The UN has affirmed that discrimination on the basis of caste is covered by the Convention on the Elimination of Racial Discrimination. Having ‘noted with concern that very large numbers of Dalits are forced to work as manual scavengers’, the UN called on the Indian government to properly implement the law banning this practice.
Frustrated with government inaction, the NGO Safai Karmachari Andolan (SKA) has taken matters into its own hands. Describing manual scavenging as a ‘national shame’, the SKA leads a movement ambitiously campaigning to eradicate the practice by the time the Commonwealth Games come to Delhi in October 2010, and has engaged in several drives to demolish dry latrines in Andhra Pradesh. It has been immune from an official backlash by the fact that the government has claimed there are no dry latrines operational in the state.
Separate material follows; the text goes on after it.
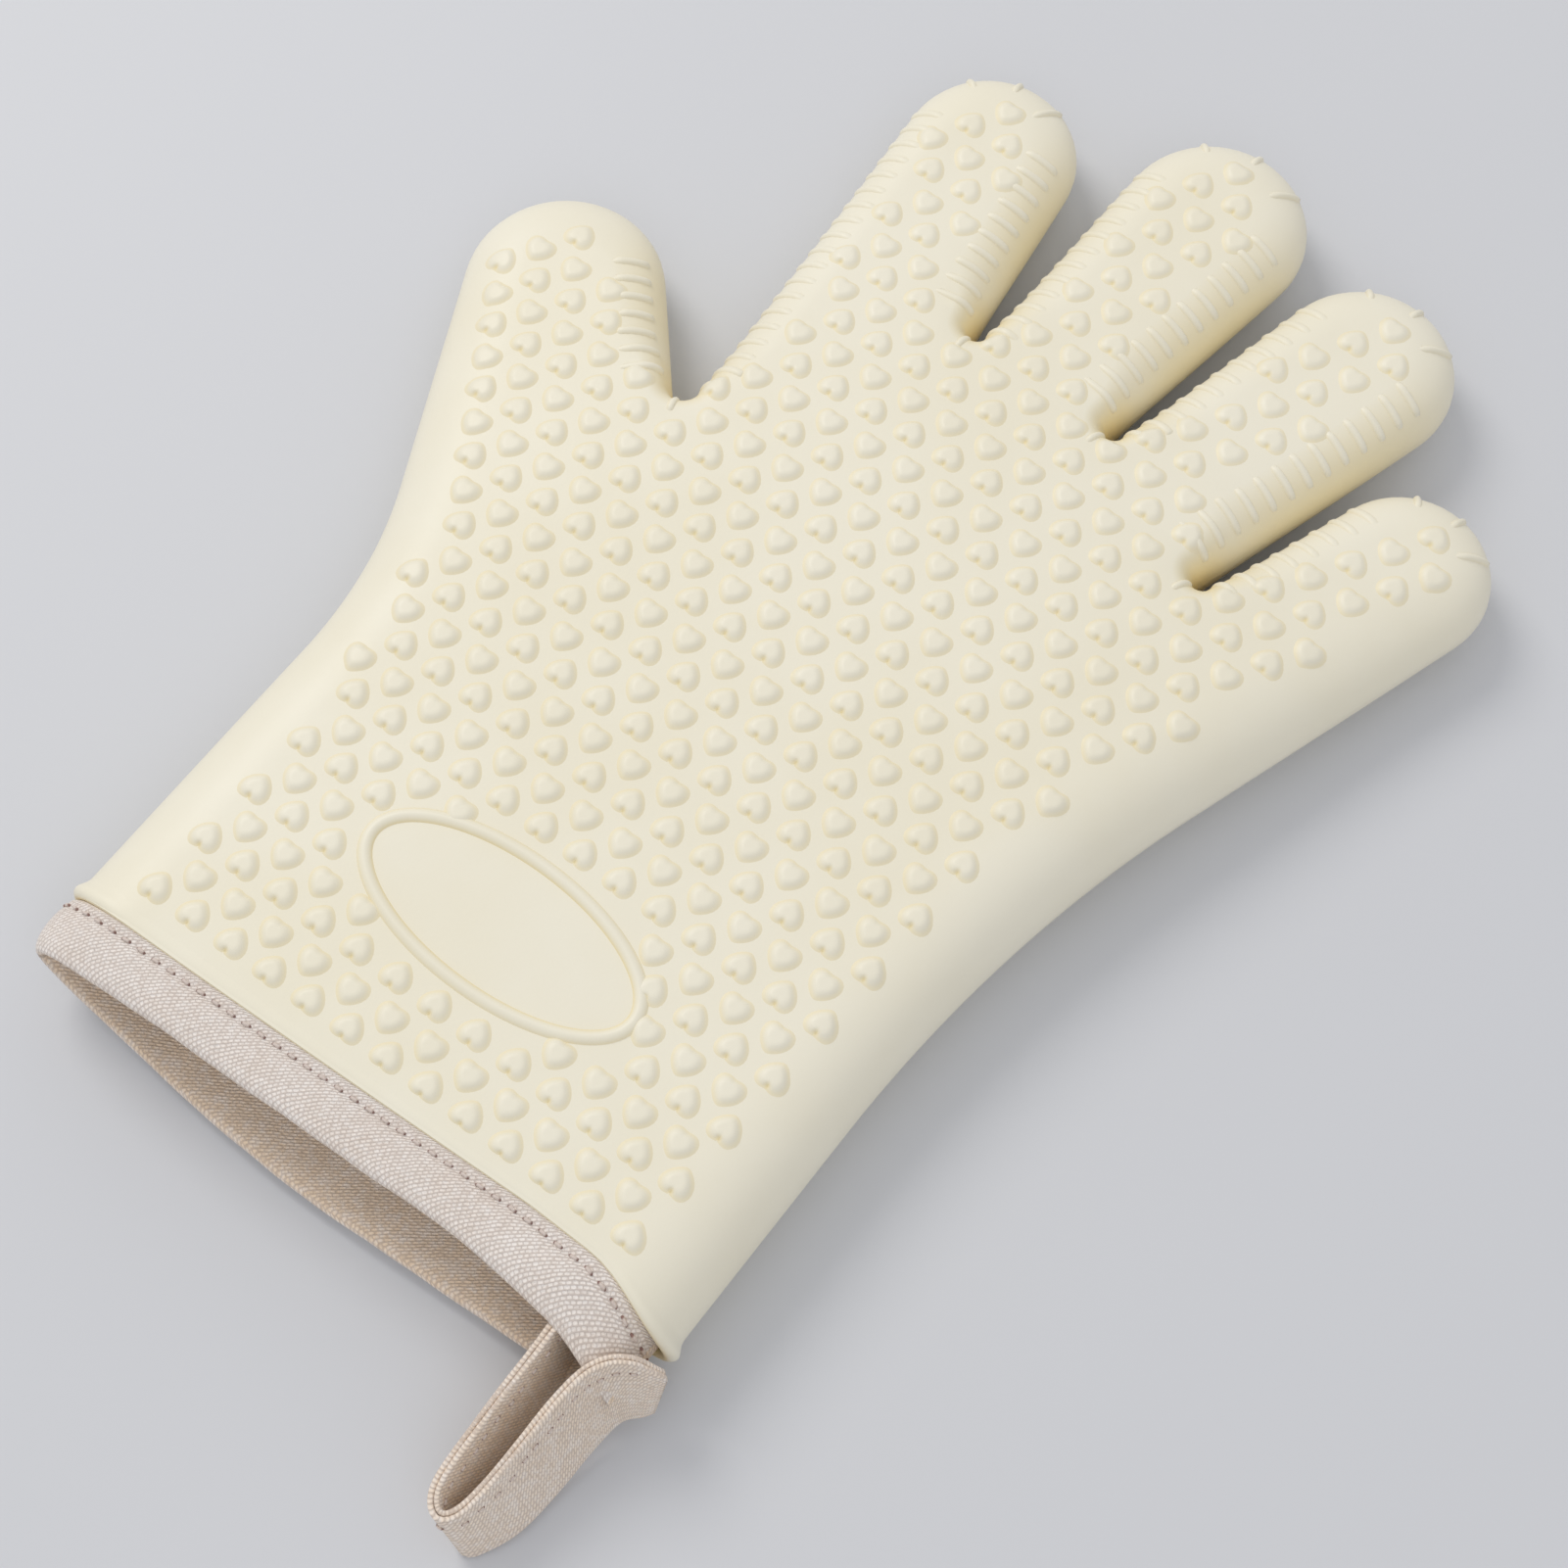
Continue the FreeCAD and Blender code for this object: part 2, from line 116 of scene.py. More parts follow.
# Heart grip: rows across the hand, turned to and fro.
FIRST_ROW = 9.3
ROW_PITCH = 6.5
ROW_GROWTH = 0.008
ROW_SLANT = 0.02
ROWS = 38
HEART_PITCH = 9.2
HEART_PHASE = -0.95
HEART_DRIFT = 0.04
HEARTS_EACH_WAY = 13
HEART_HALF_WIDTH = 3.3
SLANT_END = 120.0             # rows stand square to the hand from here on
FAN_START = (0, 70)           # the fan grows along this stretch of the hand
FAN_ACROSS = (0.90, 0.17, 1.0, 0.3)      # how the rows fan out towards the fingers
FAN_ALONG = (-0.35, 1.35, 1.1, 2.45, 0.5)
PIT_PLACE = -1.72             # pinprick pit at the cleft of every heart that faces the cuff
PIT_SPREAD = 0.46
PIT_DEPTH = 0.42

# The outline's runs and rounds, numbered from the thumb side: runs from 0, rounds from 100.
FIRST_ROUND = 100
OUTER_RUNS = {0, 1, 10, 11, 100, 110}
TIP_ROUNDS = {101, 103, 105, 107, 109}
CROTCH_ROUNDS = (102, 104, 106, 108)
# Bare skin between the sides and the middles of the hearts. 101 is the thumb's tip, and the
# ribbed margins are the sides of the fingers that have long ribs.
TIP_MARGIN = 8.4
INNER_MARGIN = 8.7
OUTER_MARGINS = {0: 13.4, 100: 10.6, 1: 7.4, 10: 11.0, 110: 13.5, 11: 13.5, 101: 9.8}
RIBBED_MARGINS = {2: 10.6, 4: 10.6, 6: 10.6, 8: 10.6}

# Grip ribs over the sides of the fingers.
RIB_PITCH = 4.6
RIB_CROTCH_GAP = 2.2          # bare length between a crotch and the first rib
RIB_WIDTH = 1.95
RIB_RISE = 0.9
FAR_RIB_RISE = 0.6
RIB_REACH = 10.4
FAR_RIB_REACH = 7.8           # on the side of each finger that faces the thumb
RIB_FOOT = math.radians(42)
FAR_RIB_FOOT = math.radians(16)
TICK_FOOT = math.radians(22)
# Ticks round a fingertip: share of the way round, and reach from the side.
TIP_TICKS = ((0.26, 5.0), (0.47, 5.6), (0.68, 8.6))
TIP_TICK_SHARE = 0.85         # a tick's width beside a rib's
CROTCH_TICK_REACH = 6.4
CROTCH_TICK_SHARE = 0.8
RIB_SINK = 0.09               # how deep a rib's edges lie in the skin
RIB_ROWS = 10
RIB_COLUMNS = 7

# Oval name place, left bare.
OVAL_MIDDLE = (-1.0, 41.6)
OVAL_HALF = (31.0, 13.6)
OVAL_RIDGE = 3.0
OVAL_RISE = 0.95
OVAL_SINK = 0.05
OVAL_STEPS = 96
OVAL_ROWS = 11

# Cotton band and tape.
BAND_HALF_WIDTH = 68.2
BAND_HALF_HEIGHT = 10.3
BAND_SHOWN = 13.2
LITTLE_SHARE = -0.1           # how much of its swell the band keeps at the loop's corner
BAND_SWELL = (3.2, 1.05)      # the band's swell across and up at the stitch row
STITCH_INSET = 2.6
STITCH_PITCH = 3.5
STITCH_LENGTH = 2.3
STITCH_WIDTH = 0.75
STITCH_STAND = 0.16           # how far a stitch's middle stands out of the band
STITCH_LEAN = 0.12
STITCH_ROLL = 18.0            # the band's roll at its stitch row
STITCH_ROWS = 7
STITCH_SIDES = 6
PUCKER_RISE = 0.10            # small puckers of the band at its stitches
PUCKER_SPREAD = 1.6
CLOTH_WAVE = 0.22             # soft unevenness of the rest of it
TAPE_WIDTH = 16.0
TAPE_EDGE = 0.5               # rounding of the tape's edges
TAPE_PLY = 1.12
TAPE_ROWS = 110
TAPE_STITCH_START = 9.0
TAPE_STITCH_BARE = 12.0       # length of tape without stitches
TAPE_STITCH_INSET = 3.1
TAPE_STITCH_SIZE = (1.7, 0.5)   # length and width
PLY_WEAVE = (100.0, 40.0)     # where the plies' weaves lie, so that they differ
LINING_INSET = 3.4
LINING_START = 6.0            # how far inside the cuff the lining begins

# The glove lies flatter from the palm's middle out to its fingers.
PALM_MIDDLE = (10.0, 90.0)
FLATTENING = 0.225
FLAT_SPAN = (55.0, 150.0)     # distance from the palm's middle
FLAT_START = (40.0, 110.0)    # along the hand

# The open cuff's edge draws back on the palm side and pushes out on the back.
PALM_DRAW = 5.1
PALM_DRAW_AT = 36.0
PALM_DRAW_END = (50.0, 73.0)
CORNER_DROP = 0.9
FOLD_LIFT = 1.9               # the palm side of the fold sits higher than the back
FOLD_LIFT_END = (22.0, 56.0)
BACK_PUSH = 3.6
BACK_PUSH_AT = -10.0
BACK_PUSH_SPREAD = 42.0
CUFF_EASE = 9.0               # how far up the silicone the edge's curve fades out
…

Away from the first-world facilities in parts of Hyderabad and Bangalore, there is no question that India’s infrastructure remains very poor, especially in the rural areas. However, the continuance of this practice is not simply a question of infrastructure development, but instead rooted in the social hierarchy of caste. Infrastructural development needs to go hand-in-hand with a resolve to do away with the communal dry latrines and the dehumanisation which they perpetuate.
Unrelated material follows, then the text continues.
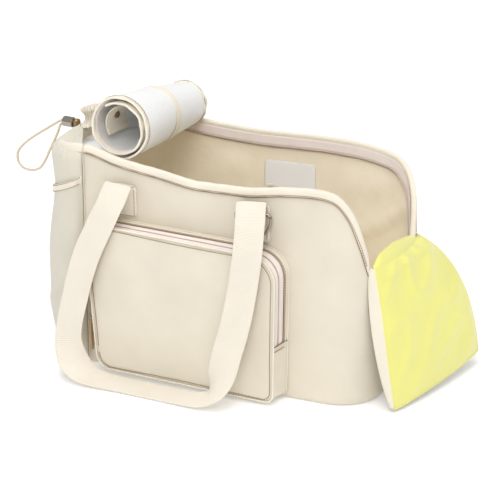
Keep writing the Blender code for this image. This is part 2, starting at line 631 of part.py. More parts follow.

Just occasionally, an irony shows manual scavenging for the absurdity it is. At a dry latrine in another village I visited in Andhra Pradesh state, a crowd gathered around, watching the manual scavenger perform her work, and taking the opportunity to complain about the appalling toilet facilities which they had to endure. The manual scavenger at work, named Uma, had served us with tea in her house before beginning her day’s work. As we had left to follow her to the dry latrine, I could not help noticing that her own house had a clean, flushable toilet.